> **Dataset records**
++++++++

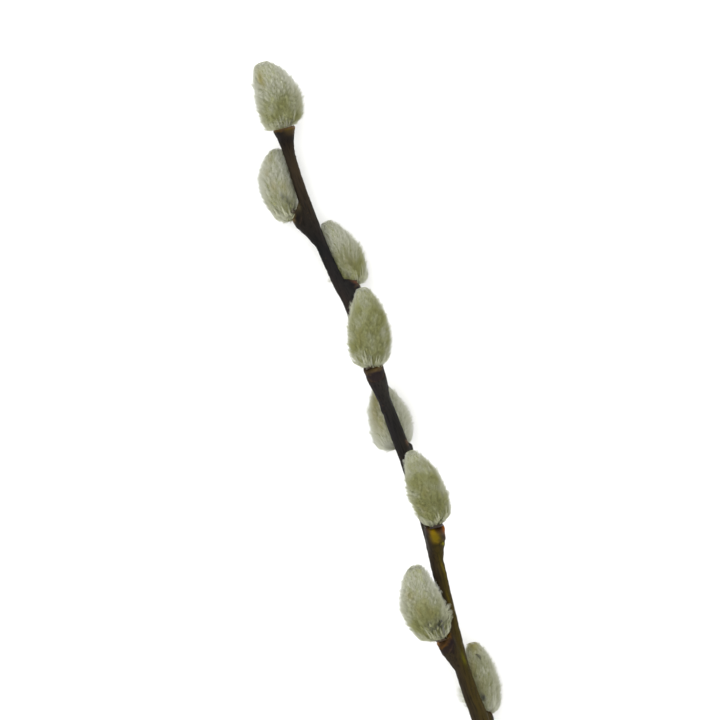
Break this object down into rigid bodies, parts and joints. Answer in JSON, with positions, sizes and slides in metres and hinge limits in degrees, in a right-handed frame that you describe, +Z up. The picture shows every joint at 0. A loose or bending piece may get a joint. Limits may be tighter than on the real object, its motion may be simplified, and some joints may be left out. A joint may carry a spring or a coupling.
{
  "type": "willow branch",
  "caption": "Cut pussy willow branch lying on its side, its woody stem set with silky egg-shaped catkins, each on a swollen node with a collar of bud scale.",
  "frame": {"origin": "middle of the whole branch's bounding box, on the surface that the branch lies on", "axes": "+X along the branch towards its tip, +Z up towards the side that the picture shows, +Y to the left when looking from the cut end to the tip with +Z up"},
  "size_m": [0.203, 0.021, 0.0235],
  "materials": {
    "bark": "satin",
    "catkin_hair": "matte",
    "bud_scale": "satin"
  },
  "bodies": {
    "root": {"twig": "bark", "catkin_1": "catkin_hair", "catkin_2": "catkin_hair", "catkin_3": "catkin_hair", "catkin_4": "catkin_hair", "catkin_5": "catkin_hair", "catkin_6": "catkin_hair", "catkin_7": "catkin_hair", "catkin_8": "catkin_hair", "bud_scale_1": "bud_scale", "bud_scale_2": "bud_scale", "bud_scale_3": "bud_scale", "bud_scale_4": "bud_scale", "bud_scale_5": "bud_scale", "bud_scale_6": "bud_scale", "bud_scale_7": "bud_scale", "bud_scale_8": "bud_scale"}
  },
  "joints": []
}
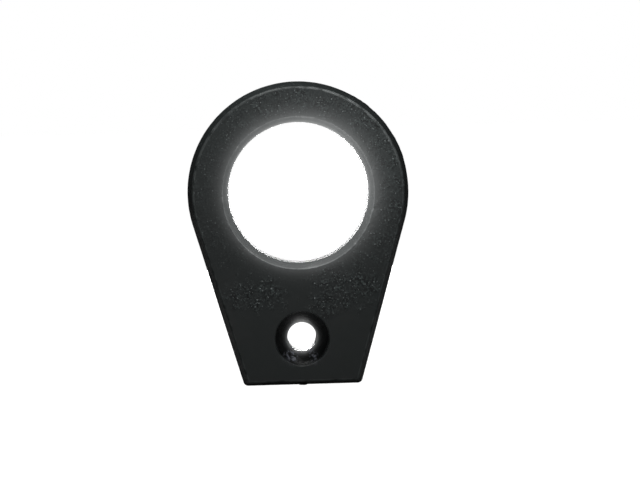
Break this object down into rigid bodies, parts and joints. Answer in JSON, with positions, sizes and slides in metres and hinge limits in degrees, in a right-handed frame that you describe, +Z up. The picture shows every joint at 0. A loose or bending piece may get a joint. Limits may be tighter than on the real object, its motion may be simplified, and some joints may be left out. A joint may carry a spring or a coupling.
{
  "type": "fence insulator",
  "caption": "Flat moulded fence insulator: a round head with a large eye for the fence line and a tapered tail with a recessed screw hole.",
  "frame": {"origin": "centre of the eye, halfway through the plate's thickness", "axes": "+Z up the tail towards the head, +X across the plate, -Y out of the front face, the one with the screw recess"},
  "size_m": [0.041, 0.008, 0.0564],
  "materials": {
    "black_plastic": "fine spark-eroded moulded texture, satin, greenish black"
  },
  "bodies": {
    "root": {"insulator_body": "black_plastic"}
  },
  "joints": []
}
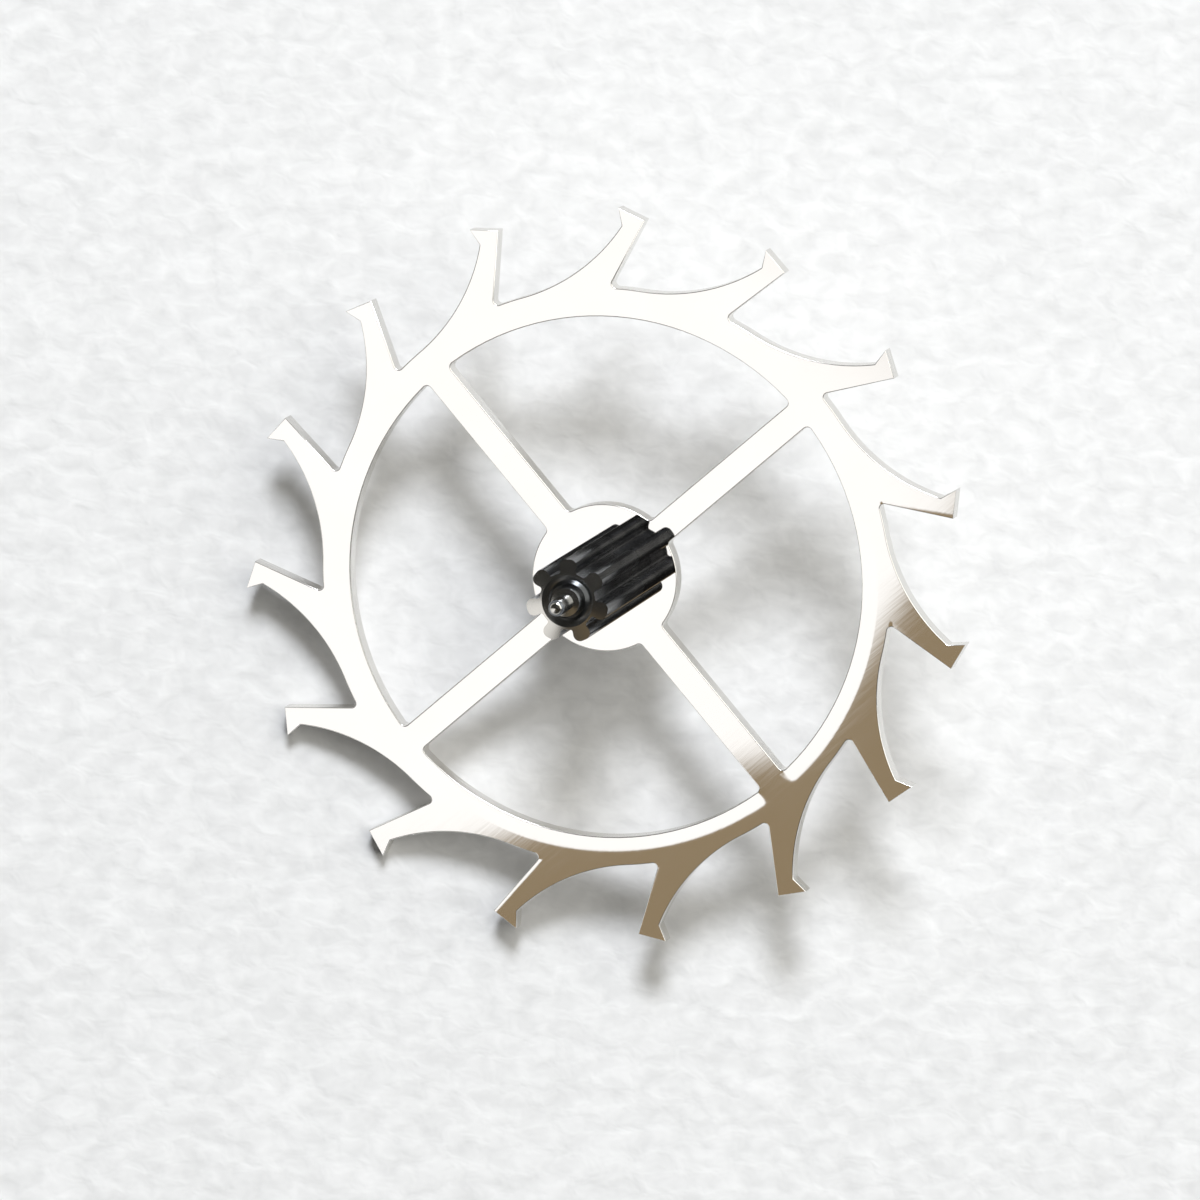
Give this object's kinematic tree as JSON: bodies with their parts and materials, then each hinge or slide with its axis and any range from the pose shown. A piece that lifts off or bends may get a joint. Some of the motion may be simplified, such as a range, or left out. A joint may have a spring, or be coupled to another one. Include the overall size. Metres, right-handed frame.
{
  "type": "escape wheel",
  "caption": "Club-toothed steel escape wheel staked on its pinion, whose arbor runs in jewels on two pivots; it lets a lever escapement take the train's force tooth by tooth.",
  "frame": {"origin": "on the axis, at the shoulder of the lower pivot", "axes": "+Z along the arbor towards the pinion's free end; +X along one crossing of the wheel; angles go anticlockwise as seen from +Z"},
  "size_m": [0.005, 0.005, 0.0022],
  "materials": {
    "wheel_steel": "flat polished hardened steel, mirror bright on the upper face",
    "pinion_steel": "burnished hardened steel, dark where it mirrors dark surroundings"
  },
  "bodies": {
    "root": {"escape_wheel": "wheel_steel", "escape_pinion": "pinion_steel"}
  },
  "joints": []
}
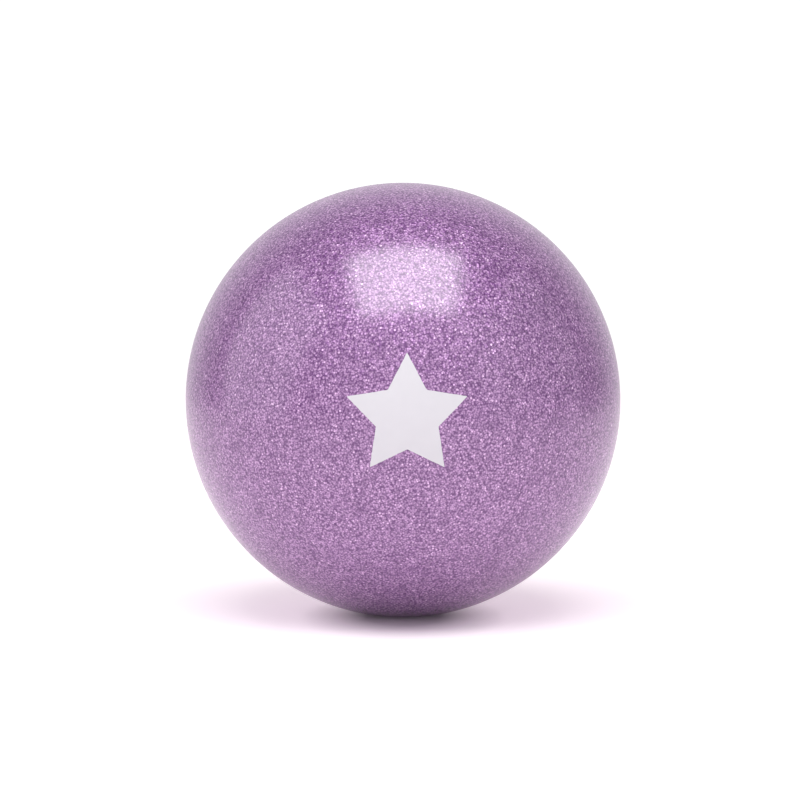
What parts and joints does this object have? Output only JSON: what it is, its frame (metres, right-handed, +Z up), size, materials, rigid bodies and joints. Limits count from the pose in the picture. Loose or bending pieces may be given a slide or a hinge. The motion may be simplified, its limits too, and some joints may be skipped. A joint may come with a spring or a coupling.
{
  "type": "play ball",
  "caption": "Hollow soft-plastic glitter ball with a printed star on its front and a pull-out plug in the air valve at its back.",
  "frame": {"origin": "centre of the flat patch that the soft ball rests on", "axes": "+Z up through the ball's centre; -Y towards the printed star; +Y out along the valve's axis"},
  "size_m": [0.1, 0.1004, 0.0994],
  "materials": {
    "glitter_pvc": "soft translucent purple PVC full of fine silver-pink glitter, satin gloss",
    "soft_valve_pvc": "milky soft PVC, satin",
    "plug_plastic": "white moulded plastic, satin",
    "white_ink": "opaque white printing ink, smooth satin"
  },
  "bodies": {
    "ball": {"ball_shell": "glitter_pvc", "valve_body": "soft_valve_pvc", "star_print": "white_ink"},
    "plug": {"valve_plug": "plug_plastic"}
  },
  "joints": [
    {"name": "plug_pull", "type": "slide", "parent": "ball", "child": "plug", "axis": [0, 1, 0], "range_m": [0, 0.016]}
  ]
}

++++++++

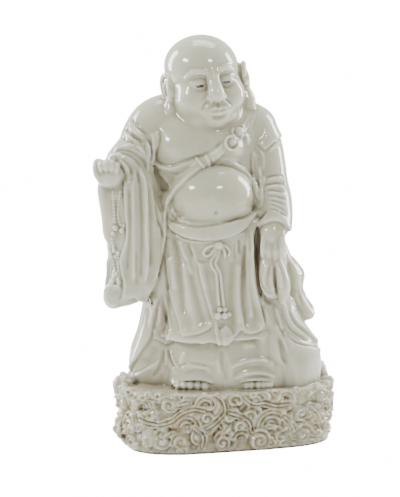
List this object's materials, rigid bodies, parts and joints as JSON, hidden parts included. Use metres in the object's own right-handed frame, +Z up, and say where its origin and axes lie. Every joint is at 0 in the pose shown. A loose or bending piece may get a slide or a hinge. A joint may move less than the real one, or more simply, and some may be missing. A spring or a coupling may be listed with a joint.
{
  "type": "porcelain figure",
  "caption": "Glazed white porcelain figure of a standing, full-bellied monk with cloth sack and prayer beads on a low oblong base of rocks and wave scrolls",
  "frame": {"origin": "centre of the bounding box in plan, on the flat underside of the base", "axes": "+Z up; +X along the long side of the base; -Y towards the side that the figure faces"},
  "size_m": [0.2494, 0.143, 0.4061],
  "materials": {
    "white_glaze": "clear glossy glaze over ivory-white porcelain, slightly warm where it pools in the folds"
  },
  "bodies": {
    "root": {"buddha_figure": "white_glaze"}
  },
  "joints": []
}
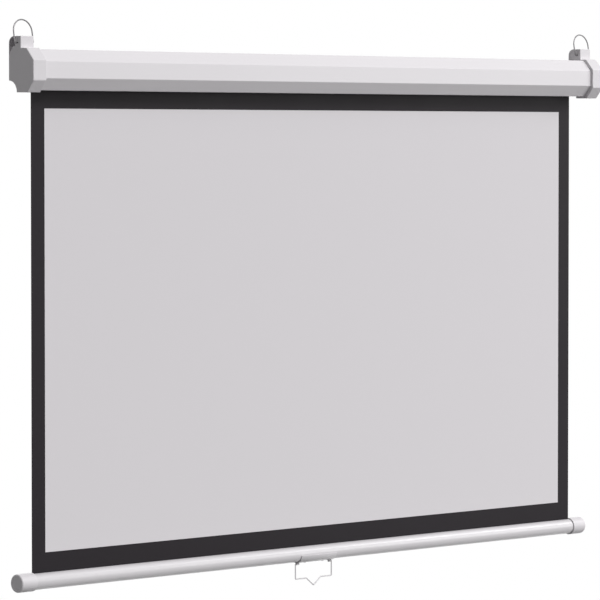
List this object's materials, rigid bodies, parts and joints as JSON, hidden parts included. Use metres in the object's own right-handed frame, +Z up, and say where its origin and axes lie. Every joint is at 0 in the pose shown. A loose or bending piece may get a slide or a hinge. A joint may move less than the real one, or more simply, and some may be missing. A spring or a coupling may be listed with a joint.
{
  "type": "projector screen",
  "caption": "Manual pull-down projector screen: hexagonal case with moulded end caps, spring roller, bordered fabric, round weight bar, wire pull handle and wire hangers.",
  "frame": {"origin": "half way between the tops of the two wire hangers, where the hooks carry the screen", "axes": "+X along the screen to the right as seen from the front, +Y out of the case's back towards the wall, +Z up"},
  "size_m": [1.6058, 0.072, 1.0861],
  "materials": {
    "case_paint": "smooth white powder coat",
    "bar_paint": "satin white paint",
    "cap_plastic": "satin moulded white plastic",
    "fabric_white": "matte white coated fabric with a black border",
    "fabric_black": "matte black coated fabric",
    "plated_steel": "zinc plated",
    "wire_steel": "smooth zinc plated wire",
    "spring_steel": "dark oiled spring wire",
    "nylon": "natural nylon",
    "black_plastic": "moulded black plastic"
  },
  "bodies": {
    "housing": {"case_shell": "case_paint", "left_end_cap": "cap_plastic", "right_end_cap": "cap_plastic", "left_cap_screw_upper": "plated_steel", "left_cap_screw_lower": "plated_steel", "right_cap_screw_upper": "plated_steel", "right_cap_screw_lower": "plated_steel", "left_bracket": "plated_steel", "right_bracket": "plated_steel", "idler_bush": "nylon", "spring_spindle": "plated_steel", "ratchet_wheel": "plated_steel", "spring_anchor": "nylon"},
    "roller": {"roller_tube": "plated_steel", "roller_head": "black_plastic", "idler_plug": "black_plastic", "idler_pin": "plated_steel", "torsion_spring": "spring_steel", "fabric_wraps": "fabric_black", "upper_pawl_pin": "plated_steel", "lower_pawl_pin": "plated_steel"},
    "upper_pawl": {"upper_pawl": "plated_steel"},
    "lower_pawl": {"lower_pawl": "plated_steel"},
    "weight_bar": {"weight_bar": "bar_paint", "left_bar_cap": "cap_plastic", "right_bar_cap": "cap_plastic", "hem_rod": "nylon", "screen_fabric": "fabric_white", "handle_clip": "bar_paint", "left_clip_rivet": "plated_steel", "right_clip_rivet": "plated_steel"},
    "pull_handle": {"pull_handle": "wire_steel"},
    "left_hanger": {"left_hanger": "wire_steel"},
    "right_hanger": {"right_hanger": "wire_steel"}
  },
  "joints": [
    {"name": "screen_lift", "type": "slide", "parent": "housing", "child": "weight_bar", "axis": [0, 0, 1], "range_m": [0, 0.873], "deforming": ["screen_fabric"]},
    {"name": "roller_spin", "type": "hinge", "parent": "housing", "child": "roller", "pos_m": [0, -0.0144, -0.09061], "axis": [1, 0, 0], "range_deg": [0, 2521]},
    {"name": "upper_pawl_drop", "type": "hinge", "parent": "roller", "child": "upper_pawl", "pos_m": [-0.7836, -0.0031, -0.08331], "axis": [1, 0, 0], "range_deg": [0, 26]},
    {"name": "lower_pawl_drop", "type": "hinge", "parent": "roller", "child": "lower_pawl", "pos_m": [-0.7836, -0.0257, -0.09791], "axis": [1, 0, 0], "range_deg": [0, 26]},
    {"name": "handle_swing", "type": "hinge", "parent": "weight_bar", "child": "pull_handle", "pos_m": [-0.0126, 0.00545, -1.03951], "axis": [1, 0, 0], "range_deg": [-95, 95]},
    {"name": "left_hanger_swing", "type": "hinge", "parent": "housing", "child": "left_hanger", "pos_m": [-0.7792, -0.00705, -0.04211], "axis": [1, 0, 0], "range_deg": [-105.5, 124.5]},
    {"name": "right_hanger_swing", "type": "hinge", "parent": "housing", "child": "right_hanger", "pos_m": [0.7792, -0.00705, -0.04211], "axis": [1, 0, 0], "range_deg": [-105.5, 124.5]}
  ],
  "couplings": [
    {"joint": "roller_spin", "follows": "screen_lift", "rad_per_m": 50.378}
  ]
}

++++++++

> **Work to do**
Track down the lines that include the word "each" and copy them.

> **Response to the task**
  "caption": "Cut pussy willow branch lying on its side, its woody stem set with silky egg-shaped catkins, each on a swollen node with a collar of bud scale.",
Give this object's kinematic tree as JSON: bodies with their parts and materials, then each hinge or slide with its axis and any range from the pose shown. A piece that lifts off or bends may get a joint. Some of the motion may be simplified, such as a range, or left out. A joint may have a spring, or be coupled to another one. Include the overall size. Metres, right-handed frame.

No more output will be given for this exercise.